The war began after TPLF militias attacked an Ethiopian National Defense Force base near the regional capital of Mekelle on Nov. 4. The attack became the casus belli for Mr. Ahmed, who quickly abandoned his previous conciliatory approach toward the restive state to deploy ground troops and the air force.

Both sides are heavily armed: The TPLF has control of artillery, long-range rockets and weapons caches hidden across the region. Mr. Ahmed’s government declared a six-month state of emergency in Tigray and internet-access monitor NetBlocks reported that the internet had been shut down in the region and telecommunications appeared to be closed off.



Why is the United Nations warning about war crimes?
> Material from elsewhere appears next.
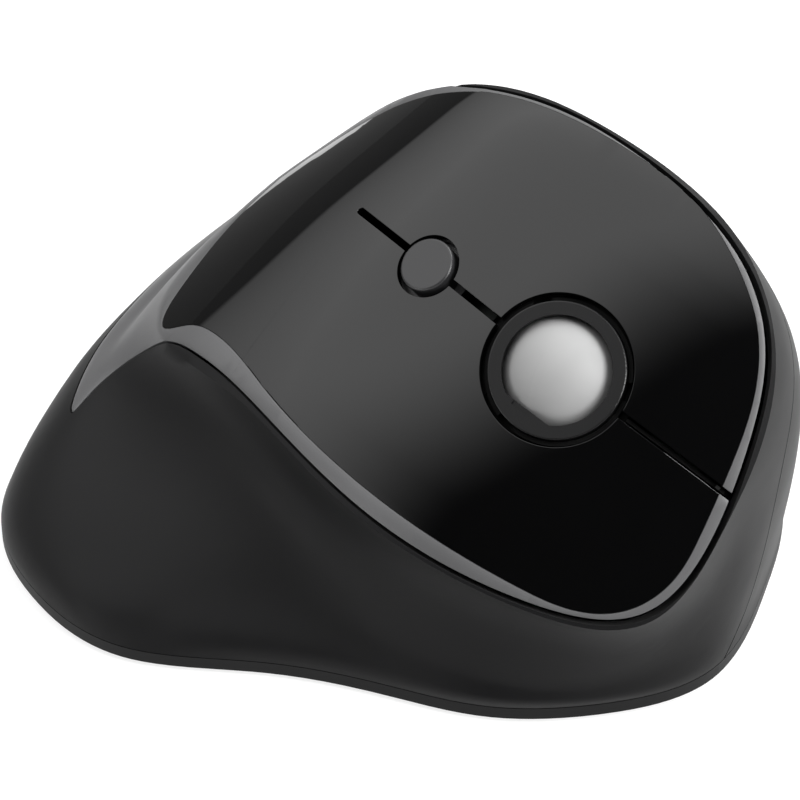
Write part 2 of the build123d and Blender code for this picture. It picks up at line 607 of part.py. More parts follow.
nose_x = NOSE_SLOT.to_local_coords(Vector(*lid(*FRONT_SLOT[1]))).X - RIB_SHORT
well_x = NOSE_SLOT.to_local_coords(Vector(*BALL)).X + WELL_R + 1.0
rib = slab(NOSE_SLOT, nose_x - well_x, RIB, -60, 25, x0=(nose_x + well_x) / 2) - above_lid(RIB_DEPTH)
rib += slab(NOSE_SLOT, NUB_LENGTH, RIB, -60, 25, x0=nose_x - NUB_BACK) - above_lid(NUB_DEPTH)
rib -= slab(CUP, 200, 200, -90, board_top)
rib -= disc(CUP, CUP_FLANGE_R + RIB_CLEAR, -20, flange_low + CUP_FLANGE + RIB_CLEAR)
parts["slot_rib"] = biggest(rib & wall_solid(WALL + RIB_CLEAR, 0))

# ---------------------------------------------------------------- thumb buttons
length, width = THUMB_CAP
faces, holes, caps, grips = [], [], [], []
for station, down in THUMB_BUTTONS.values():
    point, normal = skin_point(station, down)
    along = skin_point(station + 0.1, down)[0] - skin_point(station - 0.1, down)[0]
    face = Plane(Vector(*point), x_dir=Vector(*along), z_dir=Vector(*normal))
    faces.append(face)
    holes.append(pill(face, length, width, -8, 6, 2.6))
    caps.append(pill(face, length - 2 * THUMB_GAP, width - 2 * THUMB_GAP, -7, 4, 2.6 - THUMB_GAP))
    grips.append(pill(face, length + 2 * THUMB_FLANGE, width + 2 * THUMB_FLANGE, -7, 0, 3.4))
thumb_shell = biggest(thumb_shell - holes)
caps = fitted(caps, wall_solid(-THUMB_PROUD, 0), inside=True)
grips = fitted(grips, wall_solid(THUMB_FLANGE_DEPTH[0], 0), inside=True)
buttons = fitted([cap.fuse(grip).solid() for cap, grip in zip(caps, grips)], wall_solid(THUMB_FLANGE_DEPTH[1], 0))
for name, face, button in zip(THUMB_BUTTONS, faces, buttons):
    parts[name] = button
    key_top = -THUMB_FLANGE_DEPTH[1] - THUMB_TRAVEL - 0.5
    tact = slab(face, TACT[0] + 1, TACT[0] + 1, key_top - TACT_KEY[1] - TACT[1], key_top - TACT_KEY[1])
    tact += disc(face, TACT_KEY[0], key_top - 2, key_top)
    low = key_top - TACT_KEY[1] - TACT[1] - BOARD
    tact += pill(face, THUMB_BOARD, width + 2 * THUMB_FLANGE + 6.4, low, low + BOARD, 1.5)
    for y in (-1, 1):
        tact += disc(face, 1.1, low + 0.5, -WALL - 1.4, y=y * (width / 2 + THUMB_FLANGE + 1.7))
    parts[name.replace("button", "switch")] = biggest(tact)

# ---------------------------------------------------------------- base plate
base = foot_ring(0, BASE_UNDER, BASE_PLATE - SHADOW_LINE) + foot_ring(SHADOW_INSET, BASE_UNDER, BASE_PLATE)
base += foot_ring(LIP_INSET, HEM_TOP - 0.1, LIP[1] + 0.1) - foot_ring(LIP_INSET + LIP[0], HEM_TOP - 1, LIP[1] + 3)
bx, by, bz = BATTERY_AT
bay = (2 * BATTERY_R + 1.0, BATTERY_LENGTH + 5.0)
bay_top = bz + 2.0
base += slab(TABLE, bay[0] + 2 * BAY_WALL, bay[1] + 2 * BAY_WALL, HEM_TOP - 0.5, bay_top, bx, by)
base -= slab(TABLE, bay[0], bay[1], 0, bay_top + 1, bx, by)
base -= pill(TABLE, DOOR_SIZE[0] + 2 * DOOR_GAP, DOOR_SIZE[1] + 2 * DOOR_GAP, 0, BASE_UNDER + DOOR_PLATE + 0.1, 2, bx, by)
rx, ry = RECEIVER_AT
dock = [size + 2 * RECEIVER_FIT for size in RECEIVER[:2]]
dock_top = BASE_UNDER + 0.3 + RECEIVER[2] + RECEIVER_PLUG[2] + 0.5
base += slab(TABLE, dock[0] + 2 * DOCK_WALL, dock[1] + 2 * DOCK_WALL, HEM_TOP - 0.5, dock_top + DOCK_WALL, rx, ry)
base -= slab(TABLE, *dock, 0, dock_top, rx, ry)
base -= slab(TABLE, dock[0] - 4, dock[1] + 4, 0, BASE_UNDER + 0.9, rx, ry)
px, py = POWER_AT
base -= pill(TABLE, POWER_KNOB[0] + 4, POWER_KNOB[1] + POWER_TRAVEL + 4, 0, BASE_UNDER + 0.9, 1.5, px, py)
knob_run = POWER_KNOB[1] + POWER_TRAVEL + 2 * POWER_FIT
base -= slab(TABLE, POWER_KNOB[0] + 2 * POWER_FIT, knob_run, 0, 5, px, py)
pads = []
for x, y, length, width, turn in FOOT_PADS:
    spot = Plane((x, y, 0)).rotated((0, 0, turn))
    corner = min(length, width) / 2 - 0.3
    base -= pill(spot, length + 0.2, width + 0.2, 0, BASE_UNDER + FOOT_SINK, corner + 0.1)
    pads.append(pill(spot, length, width, 0, BASE_UNDER + FOOT_SINK, corner))
parts["rubber_feet"] = Compound(pads)

boss_spots = [inset_foot(station, BOSS_INSET) for station in MAIN_BOSSES + THUMB_BOSSES]
bosses = [disc(TABLE, BOSS_R, HEM_TOP, HEM_TOP + BOSS_HEIGHT, x=x, y=y) for x, y in boss_spots]
bosses = fitted(bosses, wall_solid(BOSS_SINK, 0), inside=True)
screws = []
for k, (x, y) in enumerate(boss_spots):
    base -= disc(TABLE, BOSS_R + 0.2, HEM_TOP, HEM_TOP + LIP[1] + 1, x=x, y=y)
    base -= disc(TABLE, SCREW_HEAD_R + 0.2, 0, BASE_UNDER + SCREW_HEAD, x=x, y=y)
    base -= disc(TABLE, SCREW_R, 0, 6, x=x, y=y)
    screw = disc(TABLE, SCREW_HEAD_R, BASE_UNDER + 0.2, BASE_UNDER + SCREW_HEAD, x=x, y=y)
    screw += disc(TABLE, SCREW_R - 0.02, BASE_UNDER + SCREW_HEAD - 0.2, BASE_UNDER + SCREW_LENGTH, x=x, y=y)
    for turn in (0, 90):
        cross = Plane((x, y, 0)).rotated((0, 0, turn))
        screw -= slab(cross, 2.2, 0.5, 0, BASE_UNDER + 0.7)
    screws.append(biggest(screw))
pilots = [disc(TABLE, SCREW_R, 0, BASE_UNDER + SCREW_LENGTH + 1, x=x, y=y) for x, y in boss_spots]
main_count = len(MAIN_BOSSES)
main_shell = biggest(main_shell.fuse(*bosses[:main_count]) - pilots[:main_count])
thumb_shell = biggest(thumb_shell.fuse(*bosses[main_count:]) - pilots[main_count:])
parts["screws"] = Compound(screws)
parts["main_shell"] = main_shell
parts["thumb_shell"] = thumb_shell
parts["base_plate"] = biggest(base)

# ---------------------------------------------------------------- battery, door, boards, receiver
cell = Plane((bx, by - BATTERY_LENGTH / 2, bz), x_dir=(1, 0, 0), z_dir=(0, 1, 0))
battery = disc(cell, BATTERY_R, 0, BATTERY_LENGTH) + disc(cell, 2.7, BATTERY_LENGTH - 0.1, BATTERY_LENGTH + 1.0)
ends = battery.edges().filter_by(GeomType.CIRCLE).filter_by(lambda e: abs(e.radius - BATTERY_R) < 0.01)
parts["battery"] = battery.solid().fillet(0.6, ends)
front = by + bay[1] / 2
rear = by - bay[1] / 2
plate = slab(TABLE, 9, CONTACT, bz - 5, bz + 2, bx, front - CONTACT / 2)
button = slab(TABLE, 9, CONTACT, bz - 5, bz + 2, bx, rear + CONTACT / 2)
spring = disc(cell, 3.6, rear + CONTACT - cell.origin.Y, -0.05, 2.6)
parts["battery_contacts"] = Compound([plate, (button + spring).solid()])

door = pill(TABLE, *DOOR_SIZE, BASE_UNDER, BASE_UNDER + DOOR_PLATE, 1.8, bx, by)
for k in range(6):
    door -= slab(TABLE, 9 - 1.2 * k, 0.6, 0, BASE_UNDER + 0.35, bx, by - DOOR_SIZE[1] / 2 + 4 + 1.5 * k)
parts["battery_door"] = door.solid()

mx, my, mz = MAIN_BOARD_AT
board = pill(TABLE, *MAIN_BOARD, mz, mz + BOARD, 1.5, mx, my)
chips = slab(TABLE, 7, 7, mz + BOARD, mz + BOARD + 1.2, mx, my + 6) + slab(TABLE, 5, 3.2, mz + BOARD, mz + BOARD + 1, mx, my - 8)
socket = slab(TABLE, 9, 5, mz + BOARD, mz + BOARD + 4, mx, my + 19)
board += chips + socket
for x, y in ((mx - 6, my - 21), (mx + 6, my - 10), (mx - 6, my + 21), (mx + 5, my + 21)):
    board += disc(TABLE, 1.4, HEM_TOP, mz + 0.1, x=x, y=y)
board += slab(TABLE, 7, 9.6, mz - 1.4, mz + 0.1, px, py)
parts["main_board"] = board.solid()

knob = slab(TABLE, *POWER_KNOB, BASE_UNDER + 0.2, mz - 1.6, px, py - POWER_TRAVEL / 2)
for k in (-1, 0, 1):
    knob -= slab(TABLE, 4, 0.4, 0, BASE_UNDER + 0.5, px, py - POWER_TRAVEL / 2 + k)
parts["power_switch"] = knob.solid()

dongle = pill(TABLE, RECEIVER[0], RECEIVER[1], BASE_UNDER + 0.3, BASE_UNDER + 0.3 + RECEIVER[2], 1.2, rx, ry)
plug_low = BASE_UNDER + 0.3 + RECEIVER[2]
dongle += slab(TABLE, *RECEIVER_PLUG[:2], plug_low - 0.2, plug_low + RECEIVER_PLUG[2], rx, ry)
parts["usb_receiver"] = dongle.solid()

# ---------------------------------------------------------------- files
os.makedirs("parts", exist_ok=True)
for name, shape in parts.items():
    export_step(shape, f"parts/{name}.step")
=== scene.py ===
import json
import math

import bpy
import numpy as np
from mathutils import Matrix, Vector
from mathutils.kdtree import KDTree


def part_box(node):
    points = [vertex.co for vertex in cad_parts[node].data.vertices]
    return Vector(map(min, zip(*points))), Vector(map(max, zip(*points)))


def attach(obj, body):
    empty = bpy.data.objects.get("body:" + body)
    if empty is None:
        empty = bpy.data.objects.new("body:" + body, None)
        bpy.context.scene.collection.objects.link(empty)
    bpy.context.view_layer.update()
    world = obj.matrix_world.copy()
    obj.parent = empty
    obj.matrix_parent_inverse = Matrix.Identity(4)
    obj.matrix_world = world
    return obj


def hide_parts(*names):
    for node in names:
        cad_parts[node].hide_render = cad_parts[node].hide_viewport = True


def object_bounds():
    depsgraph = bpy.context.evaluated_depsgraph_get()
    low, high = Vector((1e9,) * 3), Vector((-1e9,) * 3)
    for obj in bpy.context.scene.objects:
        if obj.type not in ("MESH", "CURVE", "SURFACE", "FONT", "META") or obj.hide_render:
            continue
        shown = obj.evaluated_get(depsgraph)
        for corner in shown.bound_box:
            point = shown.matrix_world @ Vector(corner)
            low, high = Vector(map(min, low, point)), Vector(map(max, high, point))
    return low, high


bl_info = {
    "name": "Trackball mouse finish",
    "version": (1, 1, 0),
    "blender": (4, 5, 0),
    "location": "View3D > Sidebar > Trackball mouse",
    "description": "Finishes a vertical trackball mouse and sets it in a small studio",
    "category": "Object",
}

MM = 0.001

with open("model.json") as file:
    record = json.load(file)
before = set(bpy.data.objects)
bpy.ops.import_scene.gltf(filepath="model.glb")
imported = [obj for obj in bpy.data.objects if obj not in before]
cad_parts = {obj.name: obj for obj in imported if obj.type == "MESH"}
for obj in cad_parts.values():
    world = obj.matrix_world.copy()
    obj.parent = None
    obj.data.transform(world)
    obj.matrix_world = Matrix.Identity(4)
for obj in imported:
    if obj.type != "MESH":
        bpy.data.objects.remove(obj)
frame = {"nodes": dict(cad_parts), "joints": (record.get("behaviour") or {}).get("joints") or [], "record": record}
NODES = frame["nodes"]
CAD_BOX = [list(corner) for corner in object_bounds()]
BODY_OF = {node: body for body, members in frame["record"]["behaviour"]["bodies"].items() for node in members}
JOINTS = {joint["name"]: joint for joint in frame["joints"]}
OUT = Vector(JOINTS["ring_twist"]["axis"]).normalized()
BALL = sum(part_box("trackball"), Vector()) / 2
HINGE_AXIS = Vector(JOINTS["left_button_press"]["axis"]).normalized()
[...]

Amnesty International last week said in a report that hundreds of civilians were stabbed and hacked to death in the region, but the rights group said it hadn’t been able to independently confirm who was responsible. Local witnesses blamed the Tigrayan forces, but the TPLF blamed the Ethiopian government. There is other evidence of gruesome reprisal attacks:

On Saturday night unknown gunmen killed 34 people in an ambush on a bus in western Ethiopia, according to the country’s human rights commission, adding that similar strikes are forcing people to flee their homes in other parts of Ethiopia. The United Nations said that if it was confirmed that a party to the conflict was responsible for the massacre reported by Amnesty International, it would amount to a war crime.

What has been the civilian toll?

More than 500 people have been killed in the conflict, according to state television, although the information blackout in Tigray makes independent verification of that number difficult and the death toll is likely far higher. More than 25,000 people from the region have fled across the border with Sudan.